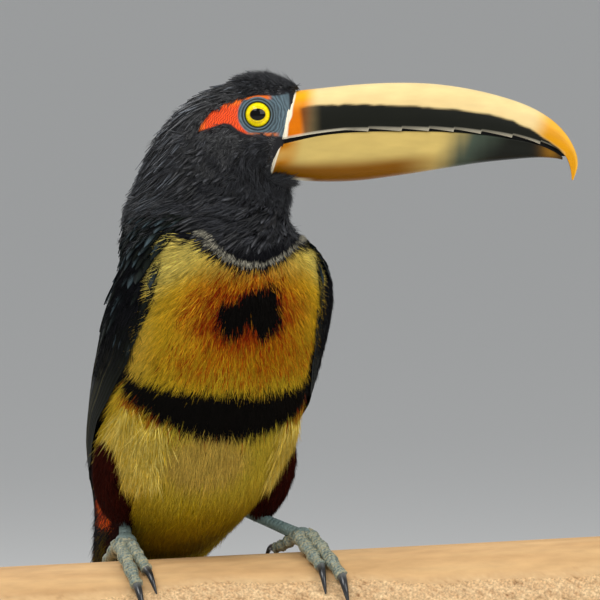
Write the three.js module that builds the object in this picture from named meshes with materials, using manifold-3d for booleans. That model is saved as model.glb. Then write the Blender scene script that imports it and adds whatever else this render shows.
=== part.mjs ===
// A perched aracari (a small toucan) on a short cut length of rail, held by a plain display stand.
// Units are millimetres. Z is up, the breast faces -Y and the bill points to +X.
// The bird is drawn with z = 0 just inside the top of the rail, between its feet; the last lines
// move the whole model so that the middle of its footprint is the origin, on the base's underside.
import * as THREE from "three";
import { mergeVertices } from "three/addons/utils/BufferGeometryUtils.js";
import Module from "manifold-3d";

const wasm = await Module();
wasm.setup();
const V = (x, y, z) => new THREE.Vector3(x, y, z);
const rad = THREE.MathUtils.degToRad;

// ---------------------------------------------------------------- driving dimensions
const GAP = 0.3; // clearance between neighbouring solids
const RAIL_RADIUS = 30;
const RAIL_LENGTH = 250;
const RAIL_MIDDLE_X = 31; // the rail's middle, seen from between the feet
const RAIL_SLOPE = 2.95; // degrees, rising to +X
const RAIL_TOP = 1.5; // height of the rail's top between the feet
const BASE_SIZE = { x: 216, y: 150, z: 12, corner: 14, middleY: 28 };
const ROD_RADIUS = 4;
const ROD_SPACING = 130;
const UNDER_RAIL = 102; // from the base's top to the rail's lowest line

const BODY_HEADING = 20; // degrees that the breast is turned from -Y towards +X
const BODY_LEAN = 0.12; // sideways lean of the trunk, as a slope
const BODY_FOOT_X = -12; // where the leaning middle plane of the trunk meets z = 0
const HEAD_Y = -6; // the head's middle plane
const EYE = { x: 15, z: 171.9, radius: 6.2, outFromMiddle: 9.7 };

const WING_DEPTH = 5; // how deep a folded wing is let into the trunk
const WING_PROUD = 1.2; // how far it stands out of the trunk
const WING_INNER = 3; // half the strip of back that shows between the wings, at z = 0
const WING_SPLAY = 0.12; // how much wider that half strip grows for each unit up the back
const TAIL_LENGTH = 150;
const TAIL_DROP = 66; // degrees below the horizontal
const TARSUS_RADIUS = 2.1;
const FOOT_BALL = { x: 4.1, y: 4.4, z: 3.4 }; // half sizes of the ball that the toes grow from
const TOE_ARCH = 3.2; // how far a toe's root is lifted off the rail
const CLAW_ROOT = 0.72; // claw root radius, as a share of the toe's base radius
const CLAW_SEAT = 0.88; // height of a claw's root over the rail, as a share of the same radius
const CLAW_ARCH = 1.6;
const CLAW_TIP = 0.28; // radius of a claw's blunt tip
const TOOTH_DEPTH = 1.1;

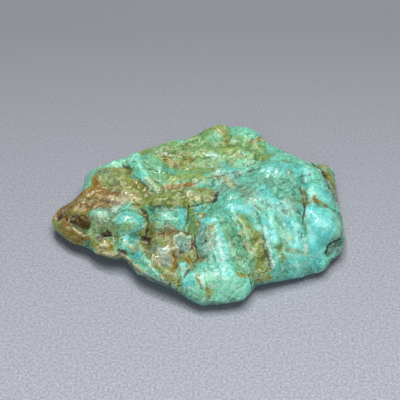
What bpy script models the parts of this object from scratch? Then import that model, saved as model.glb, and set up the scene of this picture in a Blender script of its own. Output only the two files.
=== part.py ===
"""A raw turquoise nugget: one flat, knobbly, water-worn stone that lies on a small flat spot.

The stone is one closed solid. All lengths below are millimetres. X runs along the stone's
length, Y towards its back, Z up. The plan outline gives its edge, the lumps and valleys its
upper face, the hollows its underside.
"""

import math
from typing import NamedTuple

import bmesh
import bpy
import numpy as np
from mathutils import Vector, noise

MM = 0.001

# Driving dimensions
LENGTH = 51.0
CROWN_TOP = 5.8
CROWN_FALL = 3.2
TOP_SHOULDER = 3.0
UNDER_SHOULDER = 2.7
BELLY_RISE = 0.6
NOSE_RISE = 1.2
FLAT_HALF_LENGTH = 9.5
FLAT_HALF_DEPTH = 7.0
FLAT_SHAVED = 0.2

# Mesh density: the upper face has twice as many spokes as the underside
UPPER_RINGS = 26
UPPER_EDGE_STEPS = 5
UNDER_RINGS = 13
UNDER_EDGE_STEPS = 4


class Lump(NamedTuple):
    x: float
    y: float
    half_length: float
    half_width: float
    turn: float
    top: float
    rise_x: float = 0.0
    rise_y: float = 0.0


class Valley(NamedTuple):
    path: tuple
    half_width: float
    depth: float


# The plan outline, anticlockwise from the right end: x, y, and the height of the widest level
OUTLINE = (
    (25.0, 1.6, 3.0),
    (24.8, 5.2, 3.2),
    (24.8, 8.0, 3.8),
    (23.9, 10.5, 3.9),
    (20.7, 11.2, 3.7),
    (18.2, 12.2, 3.8),
    (16.7, 14.8, 3.8),
    (13.5, 16.1, 3.8),
    (11.5, 18.9, 3.8),
    (9.0, 20.5, 3.8),
    (5.0, 20.6, 3.8),
    (2.3, 20.4, 3.8),
    (0.0, 19.8, 3.8),
    (-2.6, 16.8, 3.8),
    (-5.8, 16.8, 3.8),
    (-9.2, 16.1, 3.8),
    (-11.1, 15.0, 3.8),
    (-12.9, 12.2, 3.8),
    (-14.5, 11.1, 3.7),
    (-17.9, 9.6, 3.6),
    (-20.6, 8.7, 3.5),
    (-20.7, 5.7, 3.5),
    (-21.3, 3.6, 3.4),
    (-22.2, 1.9, 3.2),
    (-24.7, 0.8, 3.0),
    (-25.9, -2.2, 2.3),
    (-25.1, -4.7, 2.2),
    (-23.6, -6.4, 2.2),
    (-21.4, -8.5, 2.3),
    (-19.3, -9.1, 2.6),
    (-17.8, -10.5, 2.9),
    (-16.0, -11.8, 3.1),
    (-13.1, -12.1, 3.3),
    (-10.3, -15.4, 3.4),
    (-7.8, -17.5, 3.4),
    (-5.5, -18.6, 3.1),
    (-3.5, -20.2, 2.7),
    (-0.8, -21.7, 2.3),
    (3.4, -22.1, 2.1),
    (7.1, -21.5, 2.2),
    (8.9, -19.4, 2.1),
    (9.5, -17.7, 2.1),
    (11.2, -17.6, 2.1),
    (13.5, -17.0, 1.8),
    (17.4, -15.3, 1.6),
    (20.7, -14.5, 1.6),
    (22.6, -12.1, 1.8),
    (23.5, -11.3, 1.9),
    (25.2, -9.1, 2.1),
    (25.6, -6.6, 2.3),
    (25.4, -2.6, 2.7),
    (24.8, -0.4, 2.8),
)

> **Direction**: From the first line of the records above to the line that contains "const UNDER_RAIL = 102;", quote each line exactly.

> **Response to the exercise**:
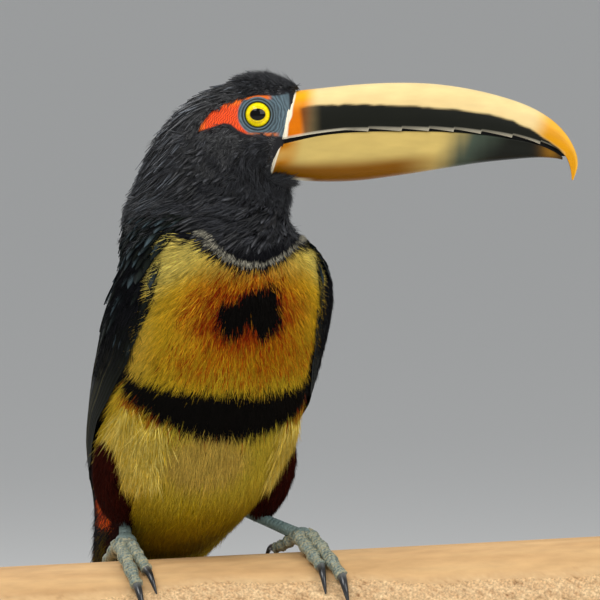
Write the three.js module that builds the object in this picture from named meshes with materials, using manifold-3d for booleans. That model is saved as model.glb. Then write the Blender scene script that imports it and adds whatever else this render shows.
=== part.mjs ===
// A perched aracari (a small toucan) on a short cut length of rail, held by a plain display stand.
// Units are millimetres. Z is up, the breast faces -Y and the bill points to +X.
// The bird is drawn with z = 0 just inside the top of the rail, between its feet; the last lines
// move the whole model so that the middle of its footprint is the origin, on the base's underside.
import * as THREE from "three";
import { mergeVertices } from "three/addons/utils/BufferGeometryUtils.js";
import Module from "manifold-3d";

const wasm = await Module();
wasm.setup();
const V = (x, y, z) => new THREE.Vector3(x, y, z);
const rad = THREE.MathUtils.degToRad;

// ---------------------------------------------------------------- driving dimensions
const GAP = 0.3; // clearance between neighbouring solids
const RAIL_RADIUS = 30;
const RAIL_LENGTH = 250;
const RAIL_MIDDLE_X = 31; // the rail's middle, seen from between the feet
const RAIL_SLOPE = 2.95; // degrees, rising to +X
const RAIL_TOP = 1.5; // height of the rail's top between the feet
const BASE_SIZE = { x: 216, y: 150, z: 12, corner: 14, middleY: 28 };
const ROD_RADIUS = 4;
const ROD_SPACING = 130;
const UNDER_RAIL = 102; // from the base's top to the rail's lowest line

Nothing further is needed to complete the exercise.